→ **SUPPLIED MATERIAL**:
--- Begin ---

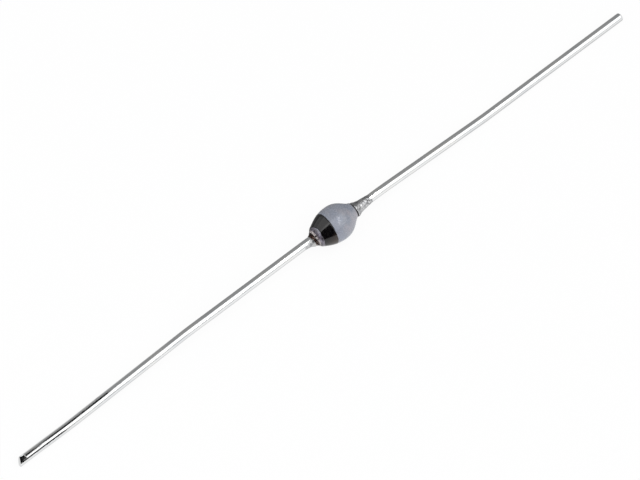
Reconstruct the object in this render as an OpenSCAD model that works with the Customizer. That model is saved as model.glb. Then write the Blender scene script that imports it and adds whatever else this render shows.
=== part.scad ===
// Axial rectifier diode in a sintered glass bead, in millimetres.
// The leads run along X, with the cathode towards -X. The origin is on the bead's
// axis, at its fattest plane and half way between the lead tips. The diode lies as
// it comes to rest, on the underside of its bead, with both lead tips a hair above
// the table.

/* [Glass bead] */
// Greatest diameter of the bead
bead_d = 3.6; // [3.2:0.05:4.4]
// Glass from the fattest plane to the cathode end
cathode_glass_len = 2.18; // [2.16:0.02:2.7]
// Glass from the fattest plane to the anode end
anode_glass_len = 2.19; // [2:0.01:2.7]
// Glass round the cathode stud, where the bead rolls over to end
cathode_lip = 0.36; // [0.2:0.02:0.4]
// Glass round the anode stud, where the bead ends
anode_lip = 0.1; // [0.06:0.01:0.2]
// How long the cathode half keeps its width before it tapers
cathode_fullness = 2; // [1.8:0.1:3]
// How long the anode half keeps its width before it tapers
anode_fullness = 2.6; // [1.8:0.1:3]
// How much the cathode half draws in to a neck
cathode_neck = 1.15; // [1:0.05:1.6]
// How much the anode half draws in to a neck
anode_neck = 1.5; // [1:0.05:1.6]

/* [Cathode ring] */
// From the fattest plane to the near edge of the enamel ring
band_start = 0.85; // [0.4:0.05:1]
// Width of the ring along the bead
band_w = 1.15; // [0.6:0.05:1.15]
// Thickness of the fired enamel
band_t = 0.03; // [0.02:0.01:0.06]

/* [Inner stack] */
// Diameter of the chip where it is widest
die_d = 1.36; // [1:0.02:1.4]
// Width of the bevel ground round the chip
mesa_bevel = 0.08; // [0.04:0.01:0.15]
// Thickness of the chip
die_t = 0.3; // [0.2:0.02:0.5]
// Thickness of the aluminium braze on each face of the chip
die_braze_t = 0.04; // [0.02:0.01:0.08]
// Diameter of the molybdenum studs
stud_d = 1.44; // [1.42:0.02:1.6]
// Stud left bare between the glass and the braze
stud_show = 0.05; // [0.02:0.01:0.15]

/* [Leads] */
// Diameter of the tinned copper wire
wire_d = 0.8; // [0.6:0.02:1]
// From the fattest plane to the tip of each lead
lead_reach = 37.2; // [36:0.1:41]
// Diameter of the head upset on the inner end of each lead
head_d = 1.16; // [1.1:0.02:1.3]
// Thickness of that head
head_t = 0.16; // [0.12:0.01:0.35]
// Rounding of the cut at each tip
tip_round = 0.06; // [0.02:0.01:0.15]
// How far the cathode lead stands off the bead's axis
cathode_offset = 0.07; // [0:0.01:0.1]
// How far the anode lead stands off the bead's axis, to the other side
anode_offset = 0.08; // [0:0.01:0.1]

/* [Lean of the leads] */
// Straight wire between the cathode fillet and the first bend
cathode_root_run = 13.6; // [4:0.1:14]
// Straight wire between the anode fillet and the first bend
anode_root_run = 0.55; // [0.2:0.05:10]
// Length along X in which each lead leans down
lean_run = 14.8; // [12:0.1:18]
// Radius of the gentle bends at both ends of the lean
bend_r = 15; // [5:1:20]
// How far the tips stay above the level of the bead's underside
tip_lift = 0.05; // [0.04:0.01:0.2]
// How far each tip has moved sideways
tip_side = 0.14; // [0:0.02:1]

/* [Braze and tin] */
// Thickness of the braze between stud and head
braze_t = 0.06; // [0.03:0.01:0.1]
// Braze crept over the rim of the head
braze_skin = 0.04; // [0.02:0.01:0.06]
// Length of the tin fillet on the cathode lead
cathode_fillet_len = 0.6; // [0.3:0.05:1.5]
// Length of the tin fillet on the anode lead
anode_fillet_len = 2; // [1.5:0.05:2.5]
// Thickness of the tin where a fillet ends on the wire
tin_t = 0.015; // [0.01:0.005:0.03]
// How far the foot of the anode fillet stands proud of the stud
tin_foot = 0.05; // [0.03:0.01:0.08]
// How hollow both fillets are, from 1, a plain cone
tin_hollow = 1.6; // [1.2:0.1:1.8]

/* [Hidden] */
$fn = 72;

cathode = -1; // the two ends, as signs of X
anode = 1;
bead_r = bead_d / 2;
stud_r = stud_d / 2;
wire_r = wire_d / 2;
head_r = head_d / 2;
braze_r = head_r + braze_skin;        // braze at the outer face of the head
band_end = band_start + band_w;
tip_drop = bead_r - wire_r - tip_lift; // how far each tip lies below the bead's axis
mesa_d = die_d - 2 * mesa_bevel;      // the chip's narrow face, on the anode side
bend_thinning = 0.002;                // wire drawn thinner by its bends, on the radius
bend_lap = 0.05;                      // straight wire that runs on over the start of a bend
lip_steps = 6;                        // facets of the rounded glass lip
curve_steps = 12;                     // facets of a fillet or a braze collar

// Distances from the fattest plane, which grow outwards on either end
function at_end(side, cathode_value, anode_value) = side == cathode ? cathode_value : anode_value;
function glass_len(side) = at_end(side, cathode_glass_len, anode_glass_len);
function lip(side) = at_end(side, cathode_lip, anode_lip);
function stud_end(side) = glass_len(side) + lip(side) + stud_show;
function head_start(side) = stud_end(side) + braze_t;
function head_end(side) = head_start(side) + head_t;
function fillet_start(side) = at_end(side, head_end(side), stud_end(side));
function fillet_end(side) = fillet_start(side) + at_end(side, cathode_fillet_len, anode_fillet_len);
function lean_start(side) = fillet_end(side) + at_end(side, cathode_root_run, anode_root_run);

// Radius of the glass at x: a belly that draws in to a lip round each stud
function glass_r(x) =
    let (
        side = x < 0 ? cathode : anode,
        share = abs(x) / glass_len(side),
        lip_r = stud_r + lip(side),
        fullness = at_end(side, cathode_fullness, anode_fullness),
        neck = at_end(side, cathode_neck, anode_neck)
    )
    lip_r + (bead_r - lip_r) * pow(max(0, 1 - pow(share, fullness)), neck);

function stations(from, to, n) = [for (i = [0 : n - 1]) from + (to - from) * i / n];

// The stretch under the enamel has its own stations, which glass and enamel share
under_band = stations(-band_end, -band_start, 10);
band_stations = concat(under_band, [-band_start]);
glass_stations = concat(
    stations(-cathode_glass_len, -band_end, 8),
    under_band,
    stations(-band_start, 0, 8),
    stations(0, anode_glass_len, 30),
    [anode_glass_len]
);

// Quarter round from the glass down to its stud, as [radius, x] outwards
function lip_curve(side) = [
    for (i = [1 : lip_steps])
        let (turn = 90 * i / lip_steps)
        [stud_r + lip(side) * cos(turn), side * (glass_len(side) + lip(side) * sin(turn))]
];

// Braze collar over the rim of a head, as [radius, distance] outwards
function collar_curve(side) = [
    for (i = [0 : curve_steps])
        let (turn = 90 * i / curve_steps)
        [braze_r + (stud_r - braze_r) * cos(turn), head_start(side) + head_t * sin(turn)]
];

// Hollow curve of a tin fillet, steep at the head and long on the wire
function fillet_curve(side) = [
    for (i = [0 : curve_steps])
        let (
            share = i / curve_steps,
            foot_r = at_end(side, braze_r, stud_r + tin_foot),
            end_r = wire_r + tin_t
        )
        [end_r + (foot_r - end_r) * pow(1 - share, tin_hollow),
         fillet_start(side) + (fillet_end(side) - fillet_start(side)) * share]
];

function backwards(list) = [for (i = [len(list) - 1 : -1 : 0]) list[i]];

// Revolves [radius, x] profiles about the X axis
module turned() {
    rotate([0, 90, 0]) rotate_extrude() children();
}

module rod(from, to, diameter) {
    translate([from, 0, 0]) rotate([0, 90, 0]) cylinder(d = diameter, h = to - from);
}

// Draws a lead-side piece on its own end, on the axis of that end's lead
module on_lead(side) {
    offset_y = at_end(side, cathode_offset, -anode_offset);
    translate([0, offset_y, 0]) mirror([side == cathode ? 1 : 0, 0, 0]) children();
}

module glass_bead() {
    color("#8b8f9b") difference() {
        turned() polygon(concat(
            [[0, -glass_len(cathode) - lip(cathode)]],
            backwards(lip_curve(cathode)),
            [for (x = glass_stations) [glass_r(x), x]],
            lip_curve(anode),
            [[0, glass_len(anode) + lip(anode)]]
        ));
        silicon_die();
        die_braze(cathode);
        die_braze(anode);
        stud(cathode);
        stud(anode);
    }
}

module cathode_band() {
    color("#17151a") turned() polygon(concat(
        [for (x = band_stations) [glass_r(x), x]],
        [for (x = backwards(band_stations)) [glass_r(x) + band_t, x]]
    ));
}

// Round chip whose edge is ground back towards the anode
module silicon_die() {
    color("#4a4d57") translate([-die_t / 2, 0, 0]) rotate([0, 90, 0])
        cylinder(d1 = die_d, d2 = mesa_d, h = die_t);
}

module die_braze(side) {
    face_d = at_end(side, die_d, mesa_d);
    color("#b9bcc0") mirror([side == cathode ? 1 : 0, 0, 0])
        rod(die_t / 2, die_t / 2 + die_braze_t, face_d);
}

module stud(side) {
    color("#8c8d91") mirror([side == cathode ? 1 : 0, 0, 0])
        rod(die_t / 2 + die_braze_t, stud_end(side), stud_d);
}

// Disc between stud and head, with a collar that has crept round the head
module braze(side) {
    color("#7d5238") on_lead(side) turned() polygon(concat(
        [[0, stud_end(side)], [stud_r, stud_end(side)]],
        collar_curve(side),
        [[head_r, head_end(side)], [head_r, head_start(side)], [0, head_start(side)]]
    ));
}

// Arc of wire from the origin, leaving along X and turning by angle towards -Y
module bend(angle) {
    translate([0, -bend_r, 0]) rotate([0, 0, 90 - angle])
        rotate_extrude(angle = angle) translate([bend_r, 0]) circle(r = wire_r - bend_thinning);
}

// Wire that leaves along X, moves by shift towards -Y within run and ends along X
module lean(run, shift) {
    centres = norm([run, 2 * bend_r - shift]);
    angle = asin(2 * bend_r / centres) - atan2(2 * bend_r - shift, run);
    slope_len = sqrt(pow(centres, 2) - pow(2 * bend_r, 2));
    bend(angle);
    translate([bend_r * sin(angle), bend_r * (cos(angle) - 1), 0])
        rotate([0, 0, -angle]) rod(-bend_lap, slope_len + bend_lap, wire_d);
    translate([run, -shift, 0]) rotate([0, 0, 180]) bend(angle);
}

// Straight end of a lead, with the rounded edge of its cut
module lead_tip(from, to) {
    turned() {
        translate([0, from]) square([wire_r, to - from - tip_round]);
        translate([0, from]) square([wire_r - tip_round, to - from]);
        translate([wire_r - tip_round, to - tip_round]) circle(r = tip_round);
    }
}

module lead(side) {
    lean_from = lean_start(side);
    color("#c6c8ca") on_lead(side) {
        rod(head_start(side), head_end(side), head_d);
        rod(head_end(side), lean_from + bend_lap, wire_d);
        // lean() bends towards -Y: turned so that it bends down and a little to +Y
        rotate([90 + atan2(tip_side, tip_drop), 0, 0]) {
            shift = norm([tip_drop, tip_side]);
            translate([lean_from, 0, 0]) lean(lean_run, shift);
            translate([0, -shift, 0]) lead_tip(lean_from + lean_run - bend_lap, lead_reach);
        }
    }
}

// Tin round the wire, over the head on the cathode and over the braze on the anode
module fillet(side) {
    inner = side == cathode
        ? [[wire_r, fillet_end(side)], [wire_r, fillet_start(side)]]
        : concat(
            [[wire_r, fillet_end(side)], [wire_r, head_end(side)]],
            backwards(collar_curve(side)),
            [[stud_r, stud_end(side)]]
        );
    color("#b3b5b8") on_lead(side) turned()
        polygon(concat(fillet_curve(side), inner));
}

glass_bead();
cathode_band();
silicon_die();
die_braze(cathode);  // cathode_die_braze
die_braze(anode);  // anode_die_braze
stud(cathode);  // cathode_stud
stud(anode);  // anode_stud
braze(cathode);  // cathode_braze
braze(anode);  // anode_braze
lead(cathode);  // cathode_lead
lead(anode);  // anode_lead
fillet(cathode);  // cathode_fillet
fillet(anode);  // anode_fillet
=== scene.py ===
import math
import bpy
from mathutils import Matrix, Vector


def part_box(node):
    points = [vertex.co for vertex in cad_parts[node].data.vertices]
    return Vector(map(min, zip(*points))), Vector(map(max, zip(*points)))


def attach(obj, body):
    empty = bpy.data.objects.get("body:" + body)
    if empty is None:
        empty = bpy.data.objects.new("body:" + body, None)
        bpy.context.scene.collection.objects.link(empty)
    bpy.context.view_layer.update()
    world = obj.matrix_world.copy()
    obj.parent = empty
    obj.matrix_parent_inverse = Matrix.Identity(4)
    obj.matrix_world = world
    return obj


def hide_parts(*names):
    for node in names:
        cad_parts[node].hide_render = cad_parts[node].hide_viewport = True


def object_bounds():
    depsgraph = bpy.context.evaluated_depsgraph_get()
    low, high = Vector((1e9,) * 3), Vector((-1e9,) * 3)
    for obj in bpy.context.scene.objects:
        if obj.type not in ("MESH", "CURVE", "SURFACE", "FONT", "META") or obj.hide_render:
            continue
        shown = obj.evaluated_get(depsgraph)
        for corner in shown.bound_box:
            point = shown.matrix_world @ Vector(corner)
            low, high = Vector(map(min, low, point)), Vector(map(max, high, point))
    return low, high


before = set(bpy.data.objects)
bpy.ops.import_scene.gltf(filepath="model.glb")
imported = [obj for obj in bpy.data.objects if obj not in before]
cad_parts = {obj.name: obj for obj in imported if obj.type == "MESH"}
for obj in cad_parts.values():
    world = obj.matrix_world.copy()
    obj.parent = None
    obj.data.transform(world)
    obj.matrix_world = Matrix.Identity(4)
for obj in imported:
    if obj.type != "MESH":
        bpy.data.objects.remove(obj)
cadBox = [list(corner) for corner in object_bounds()]
mm = 0.001
print("frame loaded with", len(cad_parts), "nodes")


def hexColour(code):
    # an sRGB hex value as the linear colour that a shader takes
    parts = [int(code[i:i + 2], 16) / 255 for i in (1, 3, 5)]
    return [p / 12.92 if p <= 0.04045 else ((p + 0.055) / 1.055) ** 2.4 for p in parts] + [1]


def grey(level):
    return [level, level, level, 1]


def perMm(size):
    # texture scale that makes one feature this many millimetres wide
    return 1 / (size * mm)


def addNode(material, kind, settings=None, links=None):
    # settings are inputs, the node's own options or a ramp's stops; links are {input: (node, output)}
    node = material.node_tree.nodes.new(kind)
    for name, value in (settings or {}).items():
        if name == "stops":
            band = node.color_ramp
            while len(band.elements) > 1:
                band.elements.remove(band.elements[-1])
            band.elements[0].position, band.elements[0].color = value[0]
            for place, colour in value[1:]:
                band.elements.new(place).color = colour
        elif isinstance(name, int) or name in node.inputs:
            node.inputs[name].default_value = value
        else:
            setattr(node, name, value)
    for name, (source, output) in (links or {}).items():
        material.node_tree.links.new(source.outputs[output], node.inputs[name])
    return node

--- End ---

→ **WHAT YOU SHOULD DO**:
Output, from the data above, the lines from the line with "glass_bead();" to the line with "obj.data.transform(world)" exactly as they stand, both ends included and nothing else.

→ **WRITTEN REPLY**:
glass_bead();
cathode_band();
silicon_die();
die_braze(cathode);  // cathode_die_braze
die_braze(anode);  // anode_die_braze
stud(cathode);  // cathode_stud
stud(anode);  // anode_stud
braze(cathode);  // cathode_braze
braze(anode);  // anode_braze
lead(cathode);  // cathode_lead
lead(anode);  // anode_lead
fillet(cathode);  // cathode_fillet
fillet(anode);  // anode_fillet
=== scene.py ===
import math
import bpy
from mathutils import Matrix, Vector


def part_box(node):
    points = [vertex.co for vertex in cad_parts[node].data.vertices]
    return Vector(map(min, zip(*points))), Vector(map(max, zip(*points)))


def attach(obj, body):
    empty = bpy.data.objects.get("body:" + body)
    if empty is None:
        empty = bpy.data.objects.new("body:" + body, None)
        bpy.context.scene.collection.objects.link(empty)
    bpy.context.view_layer.update()
    world = obj.matrix_world.copy()
    obj.parent = empty
    obj.matrix_parent_inverse = Matrix.Identity(4)
    obj.matrix_world = world
    return obj


def hide_parts(*names):
    for node in names:
        cad_parts[node].hide_render = cad_parts[node].hide_viewport = True


def object_bounds():
    depsgraph = bpy.context.evaluated_depsgraph_get()
    low, high = Vector((1e9,) * 3), Vector((-1e9,) * 3)
    for obj in bpy.context.scene.objects:
        if obj.type not in ("MESH", "CURVE", "SURFACE", "FONT", "META") or obj.hide_render:
            continue
        shown = obj.evaluated_get(depsgraph)
        for corner in shown.bound_box:
            point = shown.matrix_world @ Vector(corner)
            low, high = Vector(map(min, low, point)), Vector(map(max, high, point))
    return low, high


before = set(bpy.data.objects)
bpy.ops.import_scene.gltf(filepath="model.glb")
imported = [obj for obj in bpy.data.objects if obj not in before]
cad_parts = {obj.name: obj for obj in imported if obj.type == "MESH"}
for obj in cad_parts.values():
    world = obj.matrix_world.copy()
    obj.parent = None
    obj.data.transform(world)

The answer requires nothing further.